Audit your nodes by place, power, and purpose
When you walk your own mesh, the decision tree is simple:
- If the node is a normal handheld or mobile device, leave it as CLIENT.
- If the node should transmit and receive but should never add more rebroadcast traffic, use CLIENT_MUTE.
- If the node sits in an attic, on a roof, or anywhere else that gives it a clean radio advantage, CLIENT_BASE is the role that makes that placement count.
- If you are thinking ROUTER or REPEATER, stop and ask whether the deployment is truly strategic, stationary, and well understood.
- If the node is only there because you assumed “more router” means “better mesh,” it probably should not be a router.
Do not confuse range records with everyday role choice
Meshtastic’s range-test page lists a current ground record of 331 km, a previous ground record of 254 km, and a current air record of 206 km. Those numbers are real, but they are not normal operating targets for a backyard mesh. Record runs depend on carefully chosen modem settings and antennas, which means they are useful for proving what the radios can do, not for justifying reckless role changes.
At DEF CON 2025, attendees reported more than 2,000 individual nodes connected during the event deployment. At that scale, a mesh that behaves politely at a few dozen nodes can get unstable once the airtime fills up.
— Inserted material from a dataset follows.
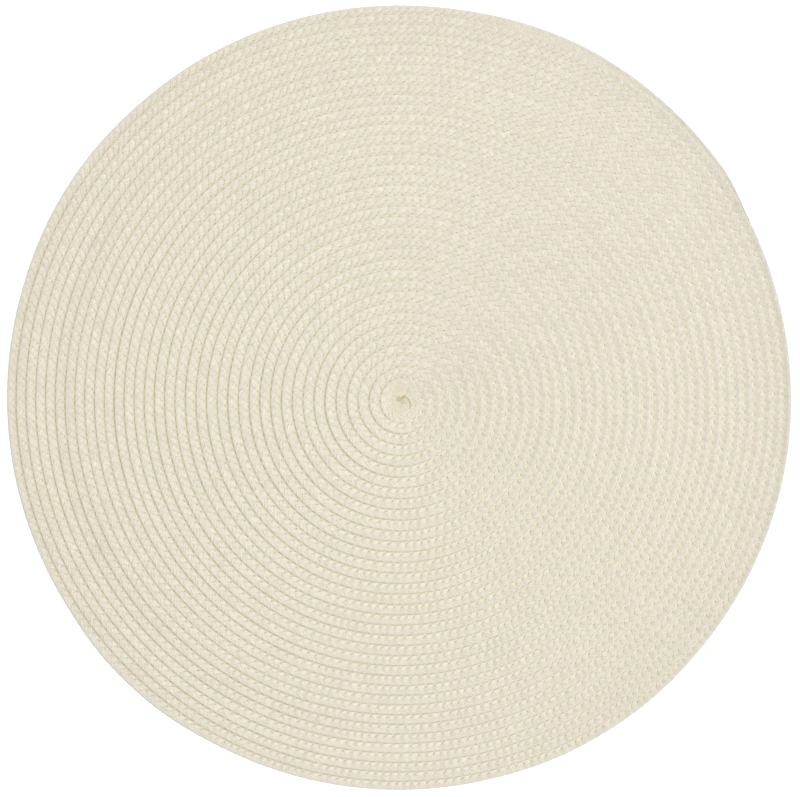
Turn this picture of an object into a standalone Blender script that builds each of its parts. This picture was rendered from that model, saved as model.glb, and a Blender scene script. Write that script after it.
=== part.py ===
"""Round braided placemat, lying flat. Metres, +Z up, origin in the middle of its underside.

One long flat braid is wound clockwise from the centre, seen from above, and its turns are sewn edge
to edge. The mat is one solid. The turns are ribs in its upper face, raised in the face's own points,
and its underside is flat. Nothing of the braid's plait is raised here: it is too fine.

Two numbers place a point on the mat: its direction from the centre, and its turn coordinate, which
counts the turns of braid from the centre out to it. The braid's inner edge at a station of turn
coordinate t has the braid's width outside it, up to t + 1, where the next turn's inner edge runs.
The ribs step out unevenly, so no turned or swept shape gives them, and the faces are set row by row.
"""

import math

import bmesh
import bpy
from mathutils import Vector

# The braid and how it is wound.
TURNS = 38.425            # turns of braid between the centre and the outermost edge
CENTRE_PITCH = 0.00533    # width of a turn at the centre
RIM_PITCH = 0.00479       # width of a turn at the rim, where the braid is pulled tighter
CORE_RADIUS = 0.0003      # where the winding starts
FIRST_TURN = 0.5          # turn coordinate at which the first rib begins, round the folded start
END_DIRECTION = math.radians(27)
LAST_STATION = TURNS - 1.0

# The winding's own centre lies off the mat's centre, less and less towards the rim.
WINDING_SHIFT = Vector((0.00175, -0.0026))

# Near the rim the turns run almost as circles, and step out by a turn only in the last stretch.
CIRCLES_FROM_TURN = 20.0
CIRCLE_DRIFT = 0.2        # share of a turn's step that is spread round the whole circle
LAST_STRETCH = 0.19       # share of the circle in which the rest of the step is taken

# The outline: a circle with shallow swells. The first is over the tucked end of the braid.
RIM_RADIUS = 0.1902
SWELLS = (
    # directions where it begins, is full, is still full and has gone (degrees), rise (metres)
    (27, 35, 58, 86, 0.0021),
    (130, 146, 150, 166, 0.0005),
    (210, 224, 230, 246, 0.0010),
    (282, 296, 308, 322, 0.0005),
    (350, 366, 374, 386, -0.0003),
)

# Heights, from the surface that the mat lies on.
ACROSS_BRAID = (
    # share of the turn's width from its inner edge, height
    (0.00, 0.0029),
    (0.30, 0.0040),
    (0.74, 0.0038),
)
RIM_SECTION = (
    # distance in from the outline, height
    (0.0009, 0.0033),
    (0.0000, 0.0019),
    (0.0010, 0.0000),
)
CENTRE_HEIGHT = 0.0027

# The mesh.
STEP_ALONG = 0.017
FEWEST_STEPS = 24         # steps in one turn near the centre
SHARP_ANGLE = math.radians(50)

YARN_COLOUR = (0.775, 0.724, 0.593, 1.0)
YARN_ROUGHNESS = 0.9


def smooth_step(x):
    """0 below 0, 1 above 1, and a smooth rise between."""
    x = min(max(x, 0.0), 1.0)
    return x * x * (3.0 - 2.0 * x)


def outline_radius(direction):
    """Distance from the mat's centre to its edge, in one direction."""
    radius = RIM_RADIUS
    for begins, full, still_full, gone, rise in SWELLS:
        angle = (math.degrees(direction) - begins) % 360.0 + begins
        coming = smooth_step((angle - begins) / (full - begins))
        going = smooth_step((gone - angle) / (gone - still_full))
        radius += rise * min(coming, going)
    return radius


def past_end(turn):
    """How far round the circle a turn coordinate lies clockwise from the braid's end, 0 to 1."""
    return (turn - TURNS) % 1.0


def direction_of(turn):
    return END_DIRECTION - 2.0 * math.pi * past_end(turn)


def winding_point(turn, station):
    """A point at a turn coordinate, in the direction in which the braid passes at that station."""
    direction = direction_of(station)
    round_share = past_end(station)
    last = smooth_step((round_share - (1.0 - LAST_STRETCH)) / LAST_STRETCH)
    circle_share = CIRCLE_DRIFT * round_share + (1.0 - CIRCLE_DRIFT) * last
    near_rim = smooth_step((turn - CIRCLES_FROM_TURN) / (TURNS - CIRCLES_FROM_TURN))
    wound = turn + near_rim * (circle_share - round_share)
    radius = CORE_RADIUS + CENTRE_PITCH * wound
    radius -= (CENTRE_PITCH - RIM_PITCH) * wound**2 / (2.0 * TURNS)
    outwards = min(turn / TURNS, 1.0)
    return Vector((
        radius * math.cos(direction) + WINDING_SHIFT.x * (1.0 - outwards) ** 2,
        radius * math.sin(direction) + WINDING_SHIFT.y * (1.0 - outwards**4),
    ))


def edge_point(station, inset):
    """A point of the outline, or a little inside it."""
    direction = direction_of(station)
    radius = outline_radius(direction) - inset
    return Vector((radius * math.cos(direction), radius * math.sin(direction)))


def braid_stations():
    """Turn coordinates of the braid's inner edge, a step apart, from its start to its end."""
    stations = [FIRST_TURN]
    while stations[-1] < LAST_STATION:
        turn = stations[-1]
        round_length = 2.0 * math.pi * CENTRE_PITCH * turn
        stations.append(turn + min(STEP_ALONG / round_length, 1.0 / FEWEST_STEPS))
    stretch = (LAST_STATION - FIRST_TURN) / (stations[-1] - FIRST_TURN)
    return [FIRST_TURN + (turn - FIRST_TURN) * stretch for turn in stations]


def zip_rows(mesh, first, second):
    """Faces between two rows of (turn coordinate, vertex) whose steps differ."""
    steps = [(turn, 0, vertex) for turn, vertex in first[1:]]
    steps += [(turn, 1, vertex) for turn, vertex in second[1:]]
    reached = [first[0][1], second[0][1]]
    for _, row, vertex in sorted(steps, key=lambda step: step[:2]):
        mesh.faces.new((reached[0], reached[1], vertex))
        reached[row] = vertex


def add_row(mesh, points, height):
    return [mesh.verts.new((point.x, point.y, height)) for point in points]


def point_across(station, share, outermost):
    """A point of the braid at a share of its width. The outermost turn reaches to the outline."""
    if outermost:
        return winding_point(station, station).lerp(edge_point(station, 0.0), share)
    return winding_point(station + share, station)


def build_mat():
    mesh = bmesh.new()
    stations = braid_stations()
    first_outer = next(k for k, turn in enumerate(stations) if turn > LAST_STATION - 1.0)
    outer_turn = stations[first_outer:]

    # The upper face: rows along the braid, the first one in the groove at its inner edge.
    rows = []
    for share, height in ACROSS_BRAID:
        points = [point_across(turn, share, k >= first_outer) for k, turn in enumerate(stations)]
        rows.append(add_row(mesh, points, height))
    for inner, outer in zip(rows, rows[1:]):
        for k in range(len(stations) - 1):
            mesh.faces.new((inner[k], inner[k + 1], outer[k + 1], outer[k]))

    # Each turn joins the next one along the groove between them.
    shoulder = list(zip((turn + 1.0 for turn in stations), rows[-1]))
    groove = list(zip(stations, rows[0]))
    after_start = next(k for k, turn in enumerate(stations) if turn >= FIRST_TURN + 1.0)
    zip_rows(mesh, shoulder[:first_outer], groove[after_start:])

    # The folded start of the braid fills the centre.
    middle = winding_point(0.0, FIRST_TURN)
    centre = mesh.verts.new((middle.x, middle.y, CENTRE_HEIGHT))
    ring = rows[0][:after_start + 1] + [row[0] for row in reversed(rows[1:])]
    for here, ahead in zip(ring, ring[1:] + ring[:1]):
        mesh.faces.new((here, ahead, centre))

    # The rim, and the foot on which the mat lies.
    sides = [rows[-1][first_outer:]]
    for inset, height in RIM_SECTION:
        sides.append(add_row(mesh, [edge_point(turn, inset) for turn in outer_turn], height))
    for upper, lower in zip(sides, sides[1:]):
        for k in range(len(outer_turn) - 1):
            mesh.faces.new((upper[k], upper[k + 1], lower[k + 1], lower[k]))
    for upper, lower in zip(sides[1:], sides[2:]):
        mesh.faces.new((upper[-1], upper[0], lower[0], lower[-1]))
    mesh.faces.new(sides[-1])

    # The tapered end of the braid, tucked against the turn inside it.
    hub = sides[0][0]
    tail = [rows[-1][first_outer - 1]] + [row[-1] for row in rows] + [sides[1][-1], sides[1][0]]
    for here, ahead in zip(tail, tail[1:]):
        mesh.faces.new((here, ahead, hub))

    bmesh.ops.recalc_face_normals(mesh, faces=mesh.faces)
    data = bpy.data.meshes.new("braided_mat")
    mesh.to_mesh(data)
    mesh.free()
    data.shade_smooth()
    data.set_sharp_from_angle(angle=SHARP_ANGLE)
    return bpy.data.objects.new("braided_mat", data)


def yarn_material():
    material = bpy.data.materials.new("cream_yarn")
    material.use_nodes = True
    shader = material.node_tree.nodes["Principled BSDF"]
    shader.inputs["Base Color"].default_value = YARN_COLOUR
    shader.inputs["Roughness"].default_value = YARN_ROUGHNESS
    shader.inputs["Metallic"].default_value = 0.0
    return material


def main():
    for old in list(bpy.data.objects):
        bpy.data.objects.remove(old, do_unlink=True)
    collection = bpy.data.collections.new("Braided placemat")
    bpy.context.scene.collection.children.link(collection)
    mat = build_mat()
    mat.data.materials.append(yarn_material())
    collection.objects.link(mat)


main()
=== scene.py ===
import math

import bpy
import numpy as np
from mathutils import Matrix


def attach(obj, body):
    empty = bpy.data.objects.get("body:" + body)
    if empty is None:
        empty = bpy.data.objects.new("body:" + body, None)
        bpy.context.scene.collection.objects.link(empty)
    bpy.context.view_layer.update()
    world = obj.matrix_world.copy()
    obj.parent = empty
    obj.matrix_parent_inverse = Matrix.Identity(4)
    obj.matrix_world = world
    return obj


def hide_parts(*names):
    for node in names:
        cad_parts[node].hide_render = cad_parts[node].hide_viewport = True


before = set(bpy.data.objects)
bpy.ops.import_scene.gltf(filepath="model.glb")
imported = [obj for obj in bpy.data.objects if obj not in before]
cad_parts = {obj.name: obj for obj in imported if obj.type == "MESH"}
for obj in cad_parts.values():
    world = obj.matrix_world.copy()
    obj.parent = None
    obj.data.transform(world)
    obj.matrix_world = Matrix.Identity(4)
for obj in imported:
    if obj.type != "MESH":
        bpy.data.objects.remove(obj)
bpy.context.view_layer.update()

# Round braided placemat, lying flat on a pale floor and seen from straight above. Metres.
#
# One long flat braid of cream yarn is wound clockwise from the centre and sewn edge to edge. It is
# shaped here as six closed bands, each some turns of the same braid, which meet along its grooves.
#
# Three numbers place a point of the braid:
#   station   the turns of braid from the centre out to its inner edge, which also gives the
#             direction from the centre, because the braid passes each direction once a turn;
#   across    the share of the braid's width out from its inner edge, 0 to 1;
#   lobe      how many lobes of the plait lie between the braid's start and the point.

# ---------------------------------------------------------------- the winding, as the solid has it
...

Use the planner before you guess
Meshtastic’s Site Planner can predict radio coverage in the browser using the ITM, or Longley-Rice, model, which is a much better starting point than guessing which node should become a router. If you are deciding where to put the attic box, whether the roof node needs CLIENT_BASE, or whether a stretch of trail really needs infrastructure, model the coverage first and then assign roles.